A educação, portanto, permanece como está. A grande questão da desvinculação, somada ao teto de gastos de Meirelles, é o fato de que vai aumentar a disputa por financiamento em outras áreas críticas para o governo. O Fundo Setorial de Energia, por exemplo, foi criado para financiar projetos sociais e pesquisas na área, e com a inserção dos fundos na fatia da DRU, pode perder parte de seus recursos.
“O orçamento é uma disputa de interesses. De certa forma, as vinculações que vêm ocorrendo são uma busca por garantias de que os gastos públicos beneficiassem áreas que são carentes no Brasil”, afirma o professor Francisco Luiz Cazeiro Lopreato, do Instituto de Economia da Unicamp.

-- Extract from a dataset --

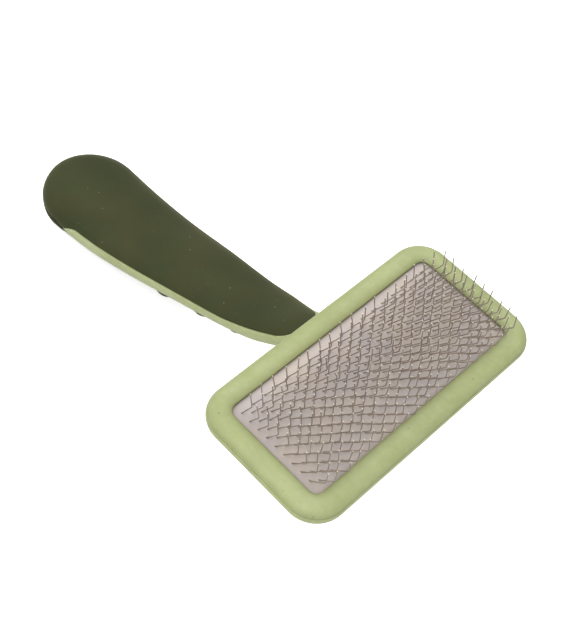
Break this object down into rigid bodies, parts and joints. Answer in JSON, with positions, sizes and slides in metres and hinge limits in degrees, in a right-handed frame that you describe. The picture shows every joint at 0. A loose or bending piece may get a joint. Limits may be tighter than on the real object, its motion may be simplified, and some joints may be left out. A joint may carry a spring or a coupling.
{
  "type": "slicker brush",
  "caption": "Rectangular slicker brush: cushioned, crowned bed of bent wire pins framed by a snap ring, on a curved two-tone handle with soft grip skins.",
  "frame": {"origin": "centre of the flat panel on the back of the head", "axes": "+Z out of the pins, +X away from the handle along the tool's long axis, +Y along the head's long side"},
  "size_m": [0.209, 0.1152, 0.0822],
  "materials": {
    "light_green_plastic": "satin, light sage green",
    "dark_green_rubber": "matt soft-touch, dark olive green",
    "pad_rubber": "matt, lavender grey",
    "backing_cloth": "plain woven, undyed",
    "cushion_foam": "open-cell foam",
    "pin_wire": "drawn steel wire, cut bright at the tips"
  },
  "bodies": {
    "handle_and_head": {"shell_and_handle": "light_green_plastic", "bezel": "light_green_plastic", "grip_face": "dark_green_rubber", "grip_back": "dark_green_rubber", "foam_cushion": "cushion_foam"},
    "pin_bed": {"facing_sheet": "pad_rubber", "cloth_backing": "backing_cloth", "staple_row_01": "pin_wire", "staple_row_02": "pin_wire", "staple_row_03": "pin_wire", "staple_row_04": "pin_wire", "staple_row_05": "pin_wire", "staple_row_06": "pin_wire", "staple_row_07": "pin_wire", "staple_row_08": "pin_wire", "staple_row_09": "pin_wire", "staple_row_10": "pin_wire", "staple_row_11": "pin_wire", "staple_row_12": "pin_wire", "staple_row_13": "pin_wire", "staple_row_14": "pin_wire", "staple_row_15": "pin_wire", "staple_row_16": "pin_wire", "staple_row_17": "pin_wire", "staple_row_18": "pin_wire"}
  },
  "joints": [
    {"name": "pad_press", "type": "slide", "parent": "handle_and_head", "child": "pin_bed", "axis": [0, 0, -1], "range_m": [0, 0.0015], "stiffness_N_per_m": 9000, "deforming": ["foam_cushion"]}
  ]
}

Para Leonardo Costa, professor de Direito na FGV do Rio, o cenário econômico brasileiro exige medidas de controle de gastos que foram postergadas até então, e a DRU precisa ser usada nesse sentido. “Em época de crescimento, os governos empurram o problema. Na recessão, a temos de adequar os gastos para voltar a crescer”, diz. “Economia e finanças públicas se submetem ao limite da matemática. Não adianta querermos gastar mais que o PIB.”
Num momento em que cada real do orçamento é valioso, o governo terá a difícil missão de promover os cortes necessários sem deixar de lado setores importantes para os mais diversos públicos. O cobertor é curto. E a DRU é só um paliativo.